- **Provided information**

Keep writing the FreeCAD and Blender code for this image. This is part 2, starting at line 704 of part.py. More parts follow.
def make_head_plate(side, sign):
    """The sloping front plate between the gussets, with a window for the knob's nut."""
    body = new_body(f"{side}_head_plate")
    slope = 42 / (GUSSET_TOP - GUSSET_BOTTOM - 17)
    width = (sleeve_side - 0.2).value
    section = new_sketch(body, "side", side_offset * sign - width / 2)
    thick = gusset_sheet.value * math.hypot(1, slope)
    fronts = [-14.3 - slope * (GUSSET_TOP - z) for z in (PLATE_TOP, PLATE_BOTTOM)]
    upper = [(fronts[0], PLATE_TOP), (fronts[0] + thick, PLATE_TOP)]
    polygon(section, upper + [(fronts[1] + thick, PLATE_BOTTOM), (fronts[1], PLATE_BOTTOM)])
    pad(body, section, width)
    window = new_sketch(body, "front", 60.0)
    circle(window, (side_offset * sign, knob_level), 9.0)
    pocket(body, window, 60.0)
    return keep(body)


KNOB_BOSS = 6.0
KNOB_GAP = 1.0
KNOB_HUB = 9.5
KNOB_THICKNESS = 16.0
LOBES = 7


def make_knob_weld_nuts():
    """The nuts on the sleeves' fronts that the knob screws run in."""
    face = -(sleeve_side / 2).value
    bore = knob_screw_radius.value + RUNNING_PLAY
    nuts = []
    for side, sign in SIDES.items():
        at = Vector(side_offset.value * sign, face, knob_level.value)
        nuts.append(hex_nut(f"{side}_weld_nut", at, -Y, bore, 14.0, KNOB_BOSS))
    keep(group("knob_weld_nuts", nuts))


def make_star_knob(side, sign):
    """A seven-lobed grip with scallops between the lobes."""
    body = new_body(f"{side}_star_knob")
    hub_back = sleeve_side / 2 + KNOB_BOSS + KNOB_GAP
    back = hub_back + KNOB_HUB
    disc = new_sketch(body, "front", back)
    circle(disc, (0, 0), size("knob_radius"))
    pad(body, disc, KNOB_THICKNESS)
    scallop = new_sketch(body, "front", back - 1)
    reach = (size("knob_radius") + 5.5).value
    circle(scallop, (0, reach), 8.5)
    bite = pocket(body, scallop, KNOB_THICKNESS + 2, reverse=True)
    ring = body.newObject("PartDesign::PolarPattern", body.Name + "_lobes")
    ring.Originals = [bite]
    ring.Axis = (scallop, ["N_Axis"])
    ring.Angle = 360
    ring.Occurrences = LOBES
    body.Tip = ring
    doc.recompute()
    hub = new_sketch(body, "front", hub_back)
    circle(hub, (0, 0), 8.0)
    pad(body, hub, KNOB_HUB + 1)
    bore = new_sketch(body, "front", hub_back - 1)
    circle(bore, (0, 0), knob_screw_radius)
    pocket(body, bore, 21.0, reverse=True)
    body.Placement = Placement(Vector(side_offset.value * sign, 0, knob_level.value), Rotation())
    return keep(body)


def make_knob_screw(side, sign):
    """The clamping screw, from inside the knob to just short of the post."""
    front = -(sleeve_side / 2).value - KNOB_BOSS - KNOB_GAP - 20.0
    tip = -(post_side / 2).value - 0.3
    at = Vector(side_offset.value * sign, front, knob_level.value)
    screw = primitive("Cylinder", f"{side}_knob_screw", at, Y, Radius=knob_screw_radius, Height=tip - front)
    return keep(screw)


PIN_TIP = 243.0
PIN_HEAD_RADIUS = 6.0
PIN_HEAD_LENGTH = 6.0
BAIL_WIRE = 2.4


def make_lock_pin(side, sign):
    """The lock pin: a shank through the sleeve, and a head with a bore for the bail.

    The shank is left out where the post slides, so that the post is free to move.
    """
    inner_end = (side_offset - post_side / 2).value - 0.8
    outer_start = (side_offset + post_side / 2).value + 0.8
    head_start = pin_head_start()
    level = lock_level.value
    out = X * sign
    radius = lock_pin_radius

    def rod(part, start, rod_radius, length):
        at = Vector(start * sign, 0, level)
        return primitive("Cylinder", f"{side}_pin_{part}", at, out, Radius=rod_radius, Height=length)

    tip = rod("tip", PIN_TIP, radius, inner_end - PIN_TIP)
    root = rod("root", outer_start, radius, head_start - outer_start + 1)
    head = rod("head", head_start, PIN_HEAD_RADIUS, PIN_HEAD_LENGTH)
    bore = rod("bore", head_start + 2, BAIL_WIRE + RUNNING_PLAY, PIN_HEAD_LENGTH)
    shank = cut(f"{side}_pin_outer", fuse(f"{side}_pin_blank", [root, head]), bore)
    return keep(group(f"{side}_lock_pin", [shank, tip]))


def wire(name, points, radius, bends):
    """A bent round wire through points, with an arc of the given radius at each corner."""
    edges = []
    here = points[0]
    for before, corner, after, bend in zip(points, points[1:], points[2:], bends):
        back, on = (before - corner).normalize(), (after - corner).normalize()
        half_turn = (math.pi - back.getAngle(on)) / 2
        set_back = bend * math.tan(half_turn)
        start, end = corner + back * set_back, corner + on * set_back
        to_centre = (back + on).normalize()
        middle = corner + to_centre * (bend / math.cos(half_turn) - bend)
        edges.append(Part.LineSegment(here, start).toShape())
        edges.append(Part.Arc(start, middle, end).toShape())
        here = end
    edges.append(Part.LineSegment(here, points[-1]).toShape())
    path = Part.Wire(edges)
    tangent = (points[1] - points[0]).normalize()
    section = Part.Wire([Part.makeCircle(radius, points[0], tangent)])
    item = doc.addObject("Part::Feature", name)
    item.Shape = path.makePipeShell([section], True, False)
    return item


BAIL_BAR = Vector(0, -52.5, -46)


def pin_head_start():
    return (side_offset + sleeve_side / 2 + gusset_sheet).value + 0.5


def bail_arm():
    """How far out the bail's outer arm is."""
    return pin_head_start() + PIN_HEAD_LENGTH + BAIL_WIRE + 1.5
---
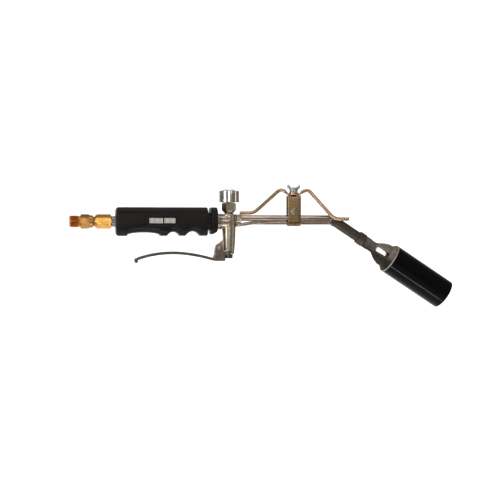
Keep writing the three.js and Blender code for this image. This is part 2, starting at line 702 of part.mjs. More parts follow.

- **Aim**
Look through the data and gather every line with the string "follow" in it.

- **Output below**
Keep writing the FreeCAD and Blender code for this image. This is part 2, starting at line 704 of part.py. More parts follow.
Keep writing the three.js and Blender code for this image. This is part 2, starting at line 702 of part.mjs. More parts follow.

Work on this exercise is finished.